◆ **RECORDED INFORMATION**:

::::::::::

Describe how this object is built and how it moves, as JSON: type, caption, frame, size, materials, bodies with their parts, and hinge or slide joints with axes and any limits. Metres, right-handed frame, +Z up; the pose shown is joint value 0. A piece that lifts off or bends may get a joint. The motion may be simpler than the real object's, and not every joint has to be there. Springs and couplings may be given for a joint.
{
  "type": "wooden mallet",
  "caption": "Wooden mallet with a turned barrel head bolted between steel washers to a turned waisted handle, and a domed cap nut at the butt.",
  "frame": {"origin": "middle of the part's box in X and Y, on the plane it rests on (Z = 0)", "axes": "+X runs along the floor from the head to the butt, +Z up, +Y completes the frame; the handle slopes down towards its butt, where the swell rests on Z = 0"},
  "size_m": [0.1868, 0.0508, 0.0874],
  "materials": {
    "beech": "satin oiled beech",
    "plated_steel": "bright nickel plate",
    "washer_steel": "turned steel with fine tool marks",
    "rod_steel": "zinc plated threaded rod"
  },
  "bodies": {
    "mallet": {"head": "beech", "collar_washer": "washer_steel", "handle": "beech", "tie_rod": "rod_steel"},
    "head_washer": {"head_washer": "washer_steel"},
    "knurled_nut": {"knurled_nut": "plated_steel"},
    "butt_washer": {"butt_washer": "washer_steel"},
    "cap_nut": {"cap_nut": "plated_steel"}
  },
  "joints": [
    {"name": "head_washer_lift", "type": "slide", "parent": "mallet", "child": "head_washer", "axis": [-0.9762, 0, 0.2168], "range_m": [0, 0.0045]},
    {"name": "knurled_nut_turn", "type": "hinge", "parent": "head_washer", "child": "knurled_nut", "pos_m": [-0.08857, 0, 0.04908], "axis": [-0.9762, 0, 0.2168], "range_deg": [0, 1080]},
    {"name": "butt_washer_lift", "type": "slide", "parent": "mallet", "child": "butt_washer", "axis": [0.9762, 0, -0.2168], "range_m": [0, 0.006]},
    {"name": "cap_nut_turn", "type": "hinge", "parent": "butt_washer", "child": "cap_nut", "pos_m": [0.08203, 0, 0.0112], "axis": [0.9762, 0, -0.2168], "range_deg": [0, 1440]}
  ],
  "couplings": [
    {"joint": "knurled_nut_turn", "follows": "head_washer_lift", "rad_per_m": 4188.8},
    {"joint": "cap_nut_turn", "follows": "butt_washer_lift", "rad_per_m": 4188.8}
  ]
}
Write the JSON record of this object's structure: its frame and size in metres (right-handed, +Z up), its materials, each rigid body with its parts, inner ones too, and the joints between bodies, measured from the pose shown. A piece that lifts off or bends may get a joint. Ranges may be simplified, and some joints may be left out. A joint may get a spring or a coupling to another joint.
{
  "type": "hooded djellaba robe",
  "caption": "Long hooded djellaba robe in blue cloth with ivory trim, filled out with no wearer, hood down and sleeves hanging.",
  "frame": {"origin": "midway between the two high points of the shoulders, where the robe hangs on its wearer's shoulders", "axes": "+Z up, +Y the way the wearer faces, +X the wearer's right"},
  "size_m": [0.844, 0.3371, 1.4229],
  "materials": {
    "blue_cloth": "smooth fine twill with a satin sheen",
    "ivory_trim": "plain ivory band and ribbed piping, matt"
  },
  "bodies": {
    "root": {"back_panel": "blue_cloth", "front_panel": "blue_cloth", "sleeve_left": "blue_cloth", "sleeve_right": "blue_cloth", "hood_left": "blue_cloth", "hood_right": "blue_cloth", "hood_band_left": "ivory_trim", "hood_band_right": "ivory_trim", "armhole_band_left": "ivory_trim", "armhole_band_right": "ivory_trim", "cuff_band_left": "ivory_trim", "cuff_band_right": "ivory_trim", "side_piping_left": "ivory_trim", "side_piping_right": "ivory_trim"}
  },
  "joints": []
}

::::::::::

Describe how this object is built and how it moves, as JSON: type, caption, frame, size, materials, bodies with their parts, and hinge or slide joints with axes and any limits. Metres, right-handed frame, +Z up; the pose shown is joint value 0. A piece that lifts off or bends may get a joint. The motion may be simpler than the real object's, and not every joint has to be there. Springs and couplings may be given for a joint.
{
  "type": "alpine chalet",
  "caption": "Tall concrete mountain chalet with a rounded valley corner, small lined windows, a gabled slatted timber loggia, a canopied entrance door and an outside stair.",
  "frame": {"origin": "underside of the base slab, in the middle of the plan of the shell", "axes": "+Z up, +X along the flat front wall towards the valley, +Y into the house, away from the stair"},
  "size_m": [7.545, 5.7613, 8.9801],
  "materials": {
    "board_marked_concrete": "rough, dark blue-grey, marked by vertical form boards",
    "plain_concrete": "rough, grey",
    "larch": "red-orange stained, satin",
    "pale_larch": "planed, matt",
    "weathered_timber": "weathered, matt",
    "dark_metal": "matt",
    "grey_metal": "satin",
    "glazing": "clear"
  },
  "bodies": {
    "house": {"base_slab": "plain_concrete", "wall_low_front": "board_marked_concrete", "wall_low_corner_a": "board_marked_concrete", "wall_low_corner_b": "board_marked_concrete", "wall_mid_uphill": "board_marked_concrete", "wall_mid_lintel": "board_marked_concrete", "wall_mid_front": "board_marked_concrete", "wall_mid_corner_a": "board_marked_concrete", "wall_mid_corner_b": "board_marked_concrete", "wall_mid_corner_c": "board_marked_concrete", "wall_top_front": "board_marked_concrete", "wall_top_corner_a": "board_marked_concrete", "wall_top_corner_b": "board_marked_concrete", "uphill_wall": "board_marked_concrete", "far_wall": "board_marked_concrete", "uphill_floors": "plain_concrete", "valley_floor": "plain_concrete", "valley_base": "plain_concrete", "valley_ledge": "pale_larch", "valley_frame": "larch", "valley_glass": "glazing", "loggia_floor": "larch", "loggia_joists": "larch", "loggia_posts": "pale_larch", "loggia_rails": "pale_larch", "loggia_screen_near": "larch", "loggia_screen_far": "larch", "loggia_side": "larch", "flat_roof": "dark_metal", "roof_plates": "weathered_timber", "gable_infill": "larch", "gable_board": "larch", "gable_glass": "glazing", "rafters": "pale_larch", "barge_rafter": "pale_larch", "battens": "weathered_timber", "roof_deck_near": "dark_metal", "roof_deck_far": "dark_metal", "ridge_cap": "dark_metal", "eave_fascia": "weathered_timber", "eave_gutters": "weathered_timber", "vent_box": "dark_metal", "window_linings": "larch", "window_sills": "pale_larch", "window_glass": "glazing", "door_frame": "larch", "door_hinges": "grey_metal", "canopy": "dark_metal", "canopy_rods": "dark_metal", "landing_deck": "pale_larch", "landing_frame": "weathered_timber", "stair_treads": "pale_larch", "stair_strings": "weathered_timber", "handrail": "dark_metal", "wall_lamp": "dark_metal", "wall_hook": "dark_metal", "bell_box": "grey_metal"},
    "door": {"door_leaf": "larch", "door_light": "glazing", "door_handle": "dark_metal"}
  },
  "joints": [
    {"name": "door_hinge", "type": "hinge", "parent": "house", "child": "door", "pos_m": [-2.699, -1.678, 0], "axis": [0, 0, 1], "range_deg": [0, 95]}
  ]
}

::::::::::

◆ **DIRECTIVE**:
Write down only how many lines in the listing contain the word "slide".

◆ **THE RESPONSE**:
4